A photograph is a time machine. It allows us to see a scene or an event as it happened or as we perceive that it happened. A slice of a day gone by. An enhancement of our memory. It makes no difference whether our minds remember every detail or not. The finished photograph will be our expression to all the future viewers of a slice of time in our lives and likely to never be seen exactly the same again.
— Daniel J. Nolan
Dan is a 1962 graduate of the New York Institute of Photography. He currently does most of his work with several Nikon digital cameras and a barrage of lenses, but still has 35 mm film cameras on hand. He specializes in landscapes and seascapes. At the Sandnes, Norway, Photographic Salon many years ago, his work was the only entry from the USA to be chosen for exhibition. His work has been exhibited in salons in Hong Kong, South Africa, Calgary, Toronto, London, Paris and extensively throughout the United States. He and his wife Betty reside in the beautiful Finger Lakes Region, where they have been since 1973.
A number of Dan’s photographs have been published in books and magazines, as well as encyclopedias, calendars and periodicals. Kodak selected his photo “Boys Fishing on Honeoye Lake” as worldwide picture of the day for April 7, 2002. Dan has had one-man shows of 27 photographs, color, black and white and digital at the Link Gallery in the City Hall of Rochester, The café at Barnes & Noble Booksellers in the Mall Store in the Town of Greece, The gallery at The Senior Citizen Center of Corning and the Main Office of the Canandaigua National Bank.

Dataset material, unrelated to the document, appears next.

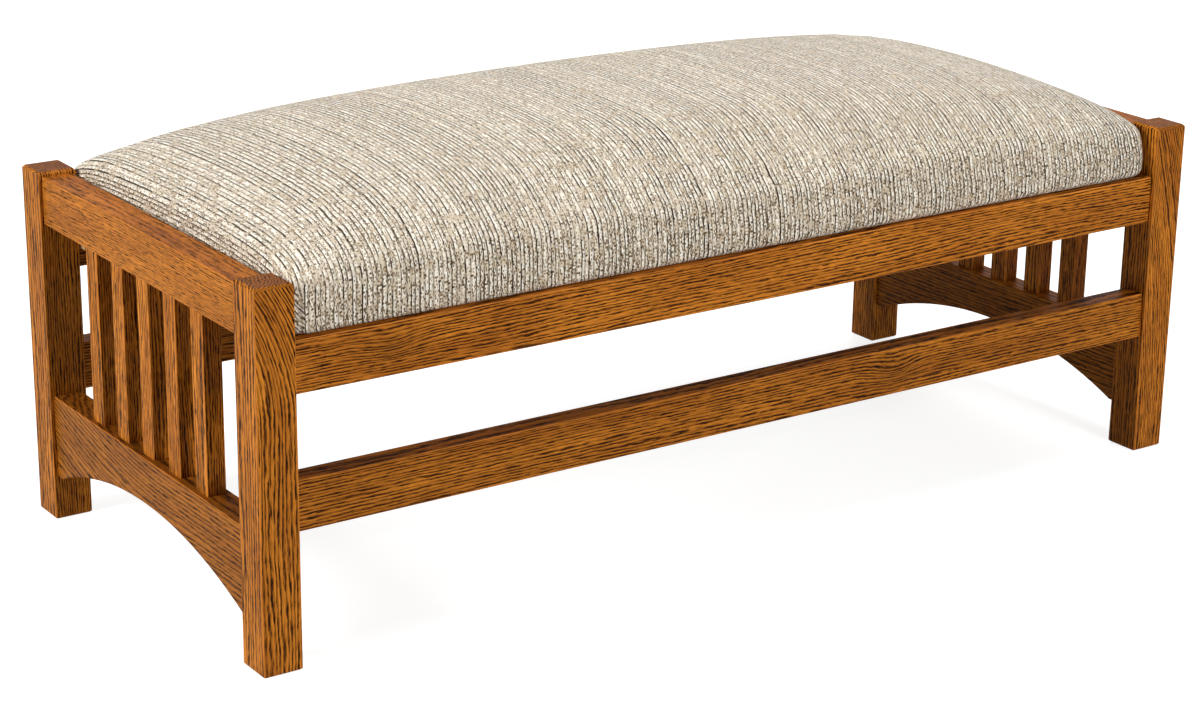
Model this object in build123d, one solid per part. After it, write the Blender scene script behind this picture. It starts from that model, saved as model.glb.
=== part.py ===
from build123d import *
import math
import os

os.makedirs("parts", exist_ok=True)

# Mission bench in oak with an upholstered seat. Lengths in millimetres.
# X runs along the bench, the front is at -Y, and the feet stand on Z = 0.
bench_length = 1250.0
bench_depth = 549.0

# Posts: square legs, chamfered on top, with every long edge eased
post_width = 44.5
post_height = 409.0
post_top_chamfer = 2.6
post_foot_chamfer = 1.6
post_edge_radius = 1.2

# Mortise and tenon joints between the rails and the posts
tenon_thickness = 12.0
tenon_length = 26.0
tenon_shoulder = 7.0
joint_clearance = 0.05
mortise_relief = 1.5

# End frames: a top rail and an arched rail, both on the centre line of the posts
top_rail_drop = 5.5
top_rail_height = 53.5
top_rail_thickness = 36.0
arched_rail_top = 148.0
arched_rail_height = 97.0
arched_rail_thickness = 34.0
arch_rise = 44.5
arch_flat = 10.0
rail_edge_radius = 1.5

# Slats, let into both rails of an end frame
slat_count = 5
slat_width = 26.5
slat_thickness = 21.5
slat_pitch = 62.4
slat_tenon_length = 12.0
slat_shoulder = 2.5
slat_edge_radius = 0.9

# Side rails: the upper pair carries the seat, the lower pair ties the end frames
side_rail_thickness = 29.0
side_rail_setback = 6.4
upper_rail_top = 348.0
upper_rail_height = 56.0
lower_rail_bottom = 147.0
lower_rail_height = 55.0

# Seat cleats, screwed inside the upper rails and flush with their tops
cleat_thickness = 19.0
cleat_height = 32.0
cleat_end_gap = 2.0
cleat_edge_radius = 1.0

# Countersunk wood screws: some fix the cleats, the others the seat
screw_radius = 2.1
screw_head_radius = 4.2
screw_head_height = 2.6
screw_tip_height = 4.0
screw_clearance = 0.1
cleat_screw_length = 37.0
cleat_screw_count = 5
cleat_screw_inset = 40.0
seat_screw_length = 44.0
seat_screw_count = 4
seat_screw_inset = 105.0

# Seat: a plywood board, a crowned foam pad and a fabric cover stapled underneath
seat_end_gap = 8.0
seat_setback = 8.0
seat_side_height = 54.0
seat_shoulder_run = 55.0
seat_shoulder_height = 34.0
seat_crown_rise = 41.5
seat_end_crown = 2.5
seat_end_shoulder = 5.0
seat_corner_radius = 16.0
seat_draw_in = 5.0
cover_thickness = 1.2
cover_return = 45.0
board_thickness = 15.0
board_corner_radius = 12.0
board_edge_gap = 1.5
dust_cover_thickness = 0.6
dust_cover_gap = 2.0
dust_cover_inset = 12.0

# How the crown falls away, as exponents along and across the seat
crown_power_along = 3.3
crown_power_across = 2.7

# Where the seat's sections are drawn: shares of its half length, then of the run of its end's shoulder
crown_station_shares = [0.0, 0.2, 0.38, 0.54, 0.68, 0.8]
shoulder_station_shares = [0.0, 0.26, 0.5, 0.71, 0.87, 0.97, 1.0]
side_swell_share = 0.8

# One overrun serves every cut that has to pass a face
overrun = 2.0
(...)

In the Winter 2004 issue of Life In The Finger Lakes magazine, Dan’s photo “Snowy Terrain” was used on the cover, and his photo “Boys Fishing” was used on the cover of the Summer 2006 issue as well. His most recent exhibitions were at the Image City Photography Gallery and the High Falls Art Gallery in Rochester. His photo “Reflexion 2,” of a sailboat at rest in Maine, was used on the cover of the magazine Good Old Boat.
Much of Dan’s work can be seen on his website at dannolansphotography.com.
“The boaters were quietly mesmerized at the deciduous tree color display looking east across Honeoye Lake while some dark late afternoon thunder clouds moved in. In a few moments the sun was obliterated and the fall showers began.”
“‘Autumn Leaves on Honeoye Lake’ was taken on an overcast day with occasional patches of sunlight spotlighting parts of the recently fallen Norway Maple leaves prior to our annual chore of raking and bagging them. I manually prefocused on a spot about a foot and a half away and placed the camera on the ground after setting the F stop as high as I could to maximize depth of field. I then waited for a shaft of sun to highlight an area close to the camera.”
“An old white pine tree stump provided home to a cluster of poisonous Jack-O-Lantern mushrooms in an interesting spiral arrangement. Coming back every year in various arrangements, they are beautiful, and are harbingers of the impending fall season.”
“Nothing denotes fall more than the beautiful deciduous tree display surrounded by the evergreens in the Bristol Hill Landscape across from Hunt Hollow.”
“Outside of Naples on County Road 36, I spotted these three horses, grazing and oblivious to the beautiful fall tree display behind them on Blueberry Hill.”
“The leaves had piled on our porch steps. Then, after a powdery snowfall, the sun came out. As I was shooting, a gust of wind came up and blew snow off of our roof and all over the leaves as the sun was still shining. It was the day after Christmas and probably about 10 degrees above zero. I noticed that there were maple, oak, ash and hophornbeam leaves all joining for an autumn symphony amid the dancing windblown snowflakes.”
“At the intersection of Dryer Road and Strong Road, south of Victor, a late afternoon fall sun highlighted the large hay rolls that seemed to be protecting the barn and silo in this photo titled ‘Fortress of Hay.’ A perfect example of being in the right place at the right time, with a camera. No waiting. It was perfect just when I got there. Two shots from different angles, and I was on my way.”